RECORDED DATA ▸

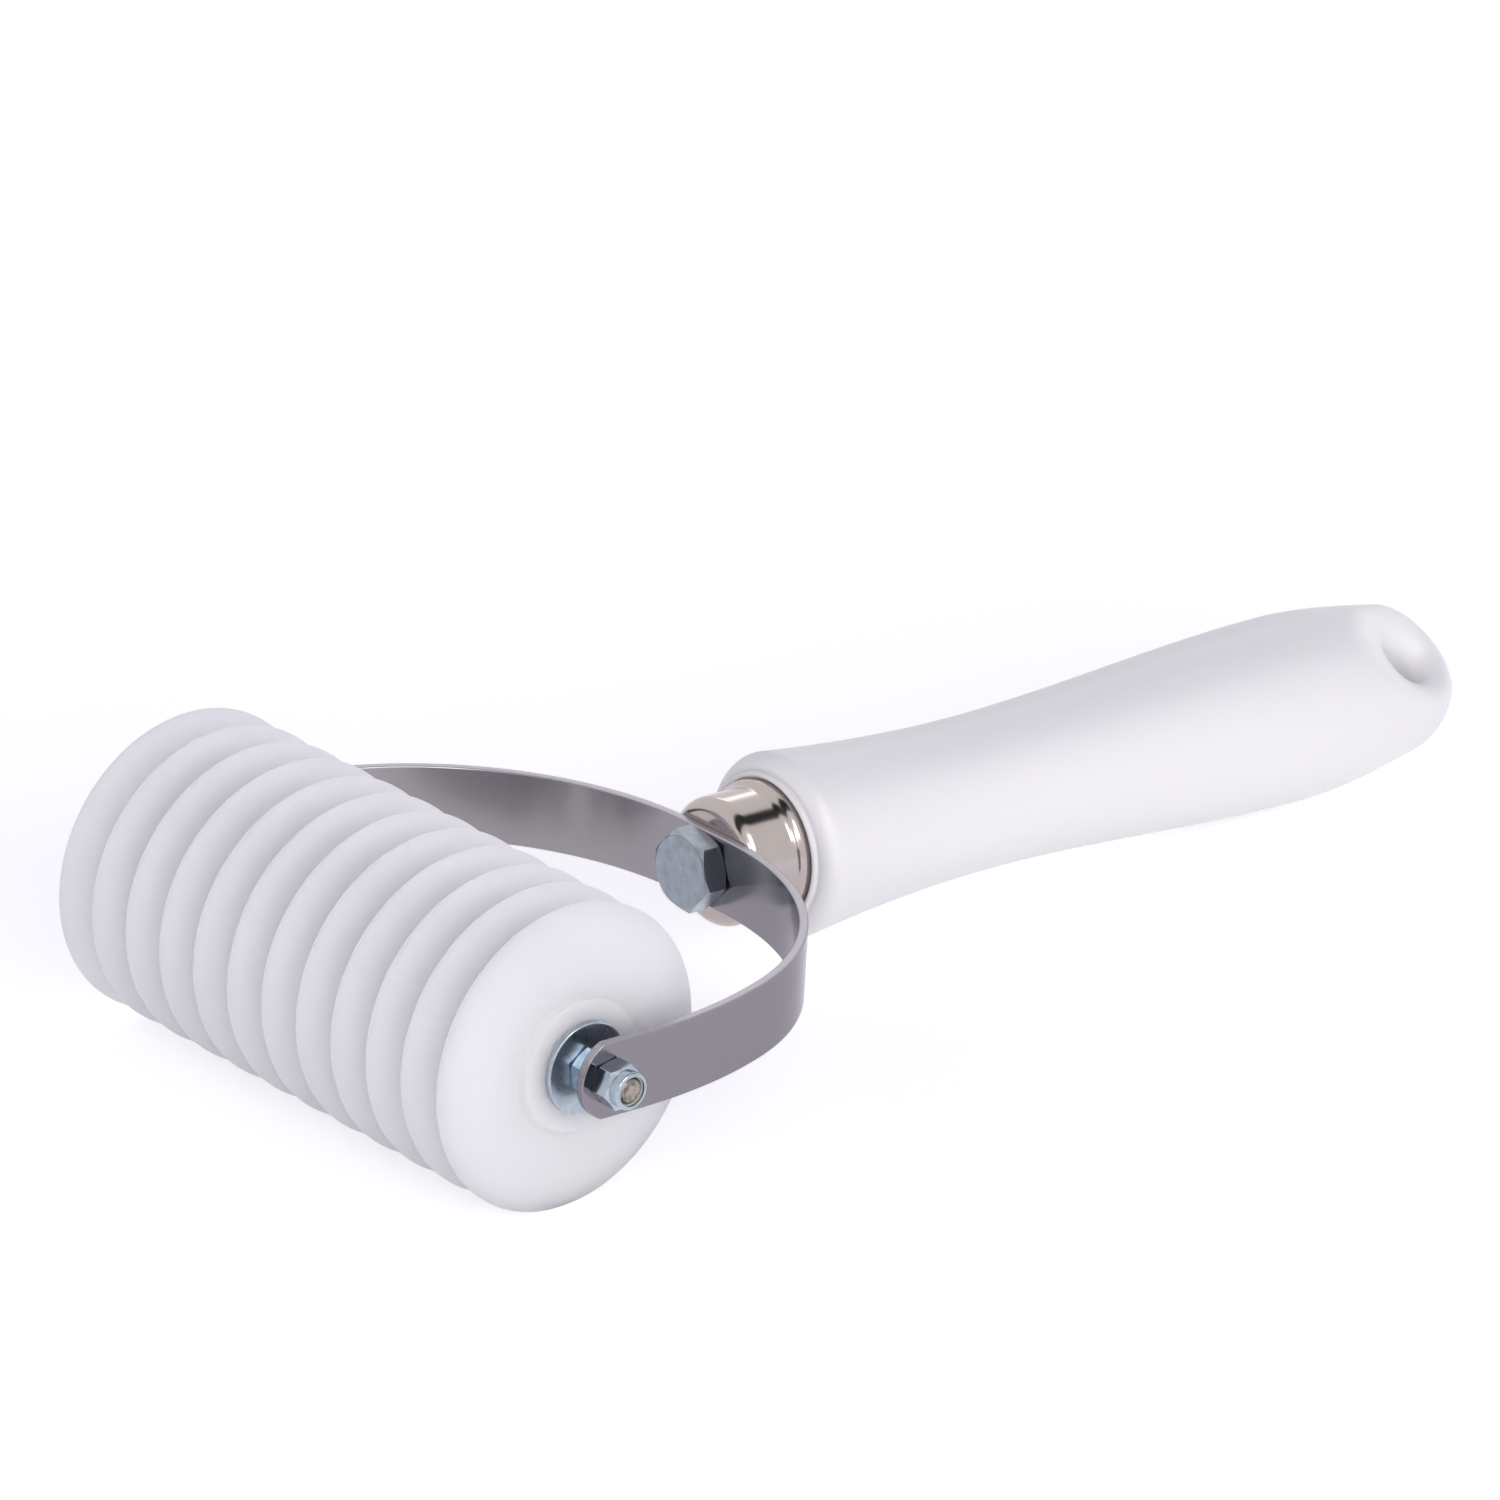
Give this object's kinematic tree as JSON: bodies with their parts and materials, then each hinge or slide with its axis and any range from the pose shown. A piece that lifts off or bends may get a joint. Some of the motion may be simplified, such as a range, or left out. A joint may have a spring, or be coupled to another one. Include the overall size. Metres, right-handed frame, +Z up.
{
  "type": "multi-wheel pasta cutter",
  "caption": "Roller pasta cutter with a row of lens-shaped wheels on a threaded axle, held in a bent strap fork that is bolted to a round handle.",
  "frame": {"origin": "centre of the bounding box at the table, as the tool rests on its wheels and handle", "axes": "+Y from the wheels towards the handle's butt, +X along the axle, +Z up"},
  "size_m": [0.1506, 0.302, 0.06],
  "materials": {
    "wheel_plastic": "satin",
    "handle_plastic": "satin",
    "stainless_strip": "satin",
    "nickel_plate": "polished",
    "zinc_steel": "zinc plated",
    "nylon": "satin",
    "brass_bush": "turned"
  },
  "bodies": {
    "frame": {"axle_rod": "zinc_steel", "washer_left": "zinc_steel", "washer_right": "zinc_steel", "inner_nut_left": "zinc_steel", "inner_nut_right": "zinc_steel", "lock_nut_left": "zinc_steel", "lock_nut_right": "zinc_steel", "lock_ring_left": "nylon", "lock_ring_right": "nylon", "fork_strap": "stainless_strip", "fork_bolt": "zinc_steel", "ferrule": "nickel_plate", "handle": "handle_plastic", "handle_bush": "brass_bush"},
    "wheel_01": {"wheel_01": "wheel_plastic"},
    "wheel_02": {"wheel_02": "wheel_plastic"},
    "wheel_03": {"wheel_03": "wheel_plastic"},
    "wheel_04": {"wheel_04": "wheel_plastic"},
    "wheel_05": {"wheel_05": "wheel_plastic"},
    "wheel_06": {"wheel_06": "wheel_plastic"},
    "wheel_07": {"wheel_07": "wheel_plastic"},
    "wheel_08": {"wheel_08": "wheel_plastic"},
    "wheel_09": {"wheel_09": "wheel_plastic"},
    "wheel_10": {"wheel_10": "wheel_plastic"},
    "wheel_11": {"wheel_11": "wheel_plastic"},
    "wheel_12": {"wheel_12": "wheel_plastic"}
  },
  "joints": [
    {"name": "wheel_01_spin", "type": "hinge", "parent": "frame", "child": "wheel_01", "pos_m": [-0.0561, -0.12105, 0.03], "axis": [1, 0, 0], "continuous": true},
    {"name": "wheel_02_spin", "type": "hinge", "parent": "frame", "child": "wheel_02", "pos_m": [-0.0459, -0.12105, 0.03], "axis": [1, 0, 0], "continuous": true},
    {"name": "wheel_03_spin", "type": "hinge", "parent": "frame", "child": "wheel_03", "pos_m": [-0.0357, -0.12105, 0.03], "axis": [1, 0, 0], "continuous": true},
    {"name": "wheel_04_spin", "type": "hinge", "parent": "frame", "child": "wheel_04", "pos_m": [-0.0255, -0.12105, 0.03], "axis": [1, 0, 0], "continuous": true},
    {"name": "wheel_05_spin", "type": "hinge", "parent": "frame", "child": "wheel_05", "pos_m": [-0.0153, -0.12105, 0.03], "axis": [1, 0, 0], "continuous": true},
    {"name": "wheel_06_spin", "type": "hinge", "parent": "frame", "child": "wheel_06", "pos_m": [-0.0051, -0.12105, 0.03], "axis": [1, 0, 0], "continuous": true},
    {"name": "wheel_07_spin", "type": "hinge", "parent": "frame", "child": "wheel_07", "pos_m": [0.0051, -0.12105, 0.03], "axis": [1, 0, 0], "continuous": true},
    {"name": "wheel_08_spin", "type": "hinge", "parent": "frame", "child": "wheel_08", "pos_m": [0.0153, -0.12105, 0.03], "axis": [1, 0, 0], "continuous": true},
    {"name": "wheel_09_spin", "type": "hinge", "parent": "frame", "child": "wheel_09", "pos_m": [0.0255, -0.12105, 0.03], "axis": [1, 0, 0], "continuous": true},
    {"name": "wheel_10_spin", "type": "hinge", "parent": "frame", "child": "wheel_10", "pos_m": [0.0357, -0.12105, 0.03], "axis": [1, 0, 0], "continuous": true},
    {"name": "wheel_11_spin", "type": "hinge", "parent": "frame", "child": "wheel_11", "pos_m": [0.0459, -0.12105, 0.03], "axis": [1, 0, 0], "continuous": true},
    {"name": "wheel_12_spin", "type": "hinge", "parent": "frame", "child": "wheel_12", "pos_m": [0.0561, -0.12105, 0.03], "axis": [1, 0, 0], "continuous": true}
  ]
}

PROBLEM TO SOLVE ▸ Restate the whole listing exactly.

SOLVED EXERCISE ▸
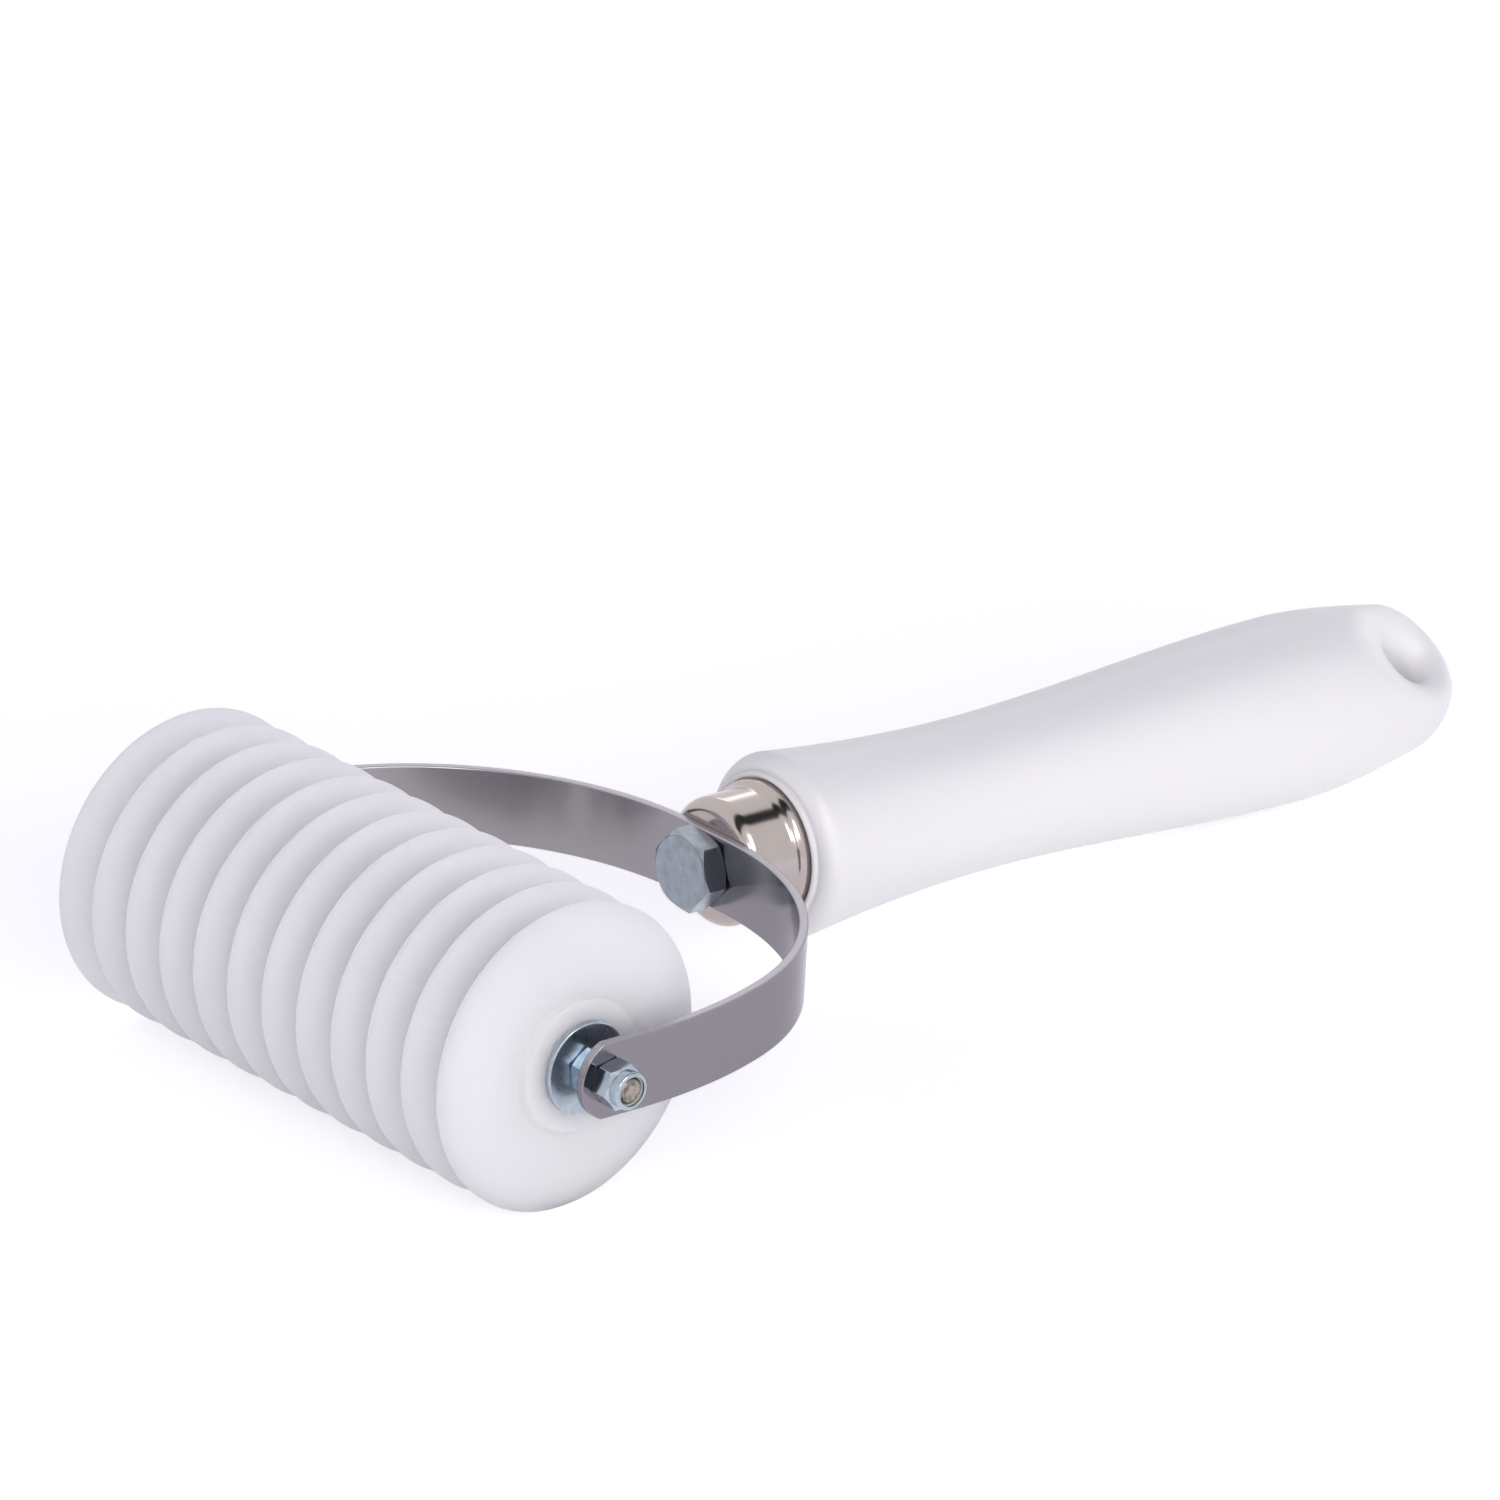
Give this object's kinematic tree as JSON: bodies with their parts and materials, then each hinge or slide with its axis and any range from the pose shown. A piece that lifts off or bends may get a joint. Some of the motion may be simplified, such as a range, or left out. A joint may have a spring, or be coupled to another one. Include the overall size. Metres, right-handed frame, +Z up.
{
  "type": "multi-wheel pasta cutter",
  "caption": "Roller pasta cutter with a row of lens-shaped wheels on a threaded axle, held in a bent strap fork that is bolted to a round handle.",
  "frame": {"origin": "centre of the bounding box at the table, as the tool rests on its wheels and handle", "axes": "+Y from the wheels towards the handle's butt, +X along the axle, +Z up"},
  "size_m": [0.1506, 0.302, 0.06],
  "materials": {
    "wheel_plastic": "satin",
    "handle_plastic": "satin",
    "stainless_strip": "satin",
    "nickel_plate": "polished",
    "zinc_steel": "zinc plated",
    "nylon": "satin",
    "brass_bush": "turned"
  },
  "bodies": {
    "frame": {"axle_rod": "zinc_steel", "washer_left": "zinc_steel", "washer_right": "zinc_steel", "inner_nut_left": "zinc_steel", "inner_nut_right": "zinc_steel", "lock_nut_left": "zinc_steel", "lock_nut_right": "zinc_steel", "lock_ring_left": "nylon", "lock_ring_right": "nylon", "fork_strap": "stainless_strip", "fork_bolt": "zinc_steel", "ferrule": "nickel_plate", "handle": "handle_plastic", "handle_bush": "brass_bush"},
    "wheel_01": {"wheel_01": "wheel_plastic"},
    "wheel_02": {"wheel_02": "wheel_plastic"},
    "wheel_03": {"wheel_03": "wheel_plastic"},
    "wheel_04": {"wheel_04": "wheel_plastic"},
    "wheel_05": {"wheel_05": "wheel_plastic"},
    "wheel_06": {"wheel_06": "wheel_plastic"},
    "wheel_07": {"wheel_07": "wheel_plastic"},
    "wheel_08": {"wheel_08": "wheel_plastic"},
    "wheel_09": {"wheel_09": "wheel_plastic"},
    "wheel_10": {"wheel_10": "wheel_plastic"},
    "wheel_11": {"wheel_11": "wheel_plastic"},
    "wheel_12": {"wheel_12": "wheel_plastic"}
  },
  "joints": [
    {"name": "wheel_01_spin", "type": "hinge", "parent": "frame", "child": "wheel_01", "pos_m": [-0.0561, -0.12105, 0.03], "axis": [1, 0, 0], "continuous": true},
    {"name": "wheel_02_spin", "type": "hinge", "parent": "frame", "child": "wheel_02", "pos_m": [-0.0459, -0.12105, 0.03], "axis": [1, 0, 0], "continuous": true},
    {"name": "wheel_03_spin", "type": "hinge", "parent": "frame", "child": "wheel_03", "pos_m": [-0.0357, -0.12105, 0.03], "axis": [1, 0, 0], "continuous": true},
    {"name": "wheel_04_spin", "type": "hinge", "parent": "frame", "child": "wheel_04", "pos_m": [-0.0255, -0.12105, 0.03], "axis": [1, 0, 0], "continuous": true},
    {"name": "wheel_05_spin", "type": "hinge", "parent": "frame", "child": "wheel_05", "pos_m": [-0.0153, -0.12105, 0.03], "axis": [1, 0, 0], "continuous": true},
    {"name": "wheel_06_spin", "type": "hinge", "parent": "frame", "child": "wheel_06", "pos_m": [-0.0051, -0.12105, 0.03], "axis": [1, 0, 0], "continuous": true},
    {"name": "wheel_07_spin", "type": "hinge", "parent": "frame", "child": "wheel_07", "pos_m": [0.0051, -0.12105, 0.03], "axis": [1, 0, 0], "continuous": true},
    {"name": "wheel_08_spin", "type": "hinge", "parent": "frame", "child": "wheel_08", "pos_m": [0.0153, -0.12105, 0.03], "axis": [1, 0, 0], "continuous": true},
    {"name": "wheel_09_spin", "type": "hinge", "parent": "frame", "child": "wheel_09", "pos_m": [0.0255, -0.12105, 0.03], "axis": [1, 0, 0], "continuous": true},
    {"name": "wheel_10_spin", "type": "hinge", "parent": "frame", "child": "wheel_10", "pos_m": [0.0357, -0.12105, 0.03], "axis": [1, 0, 0], "continuous": true},
    {"name": "wheel_11_spin", "type": "hinge", "parent": "frame", "child": "wheel_11", "pos_m": [0.0459, -0.12105, 0.03], "axis": [1, 0, 0], "continuous": true},
    {"name": "wheel_12_spin", "type": "hinge", "parent": "frame", "child": "wheel_12", "pos_m": [0.0561, -0.12105, 0.03], "axis": [1, 0, 0], "continuous": true}
  ]
}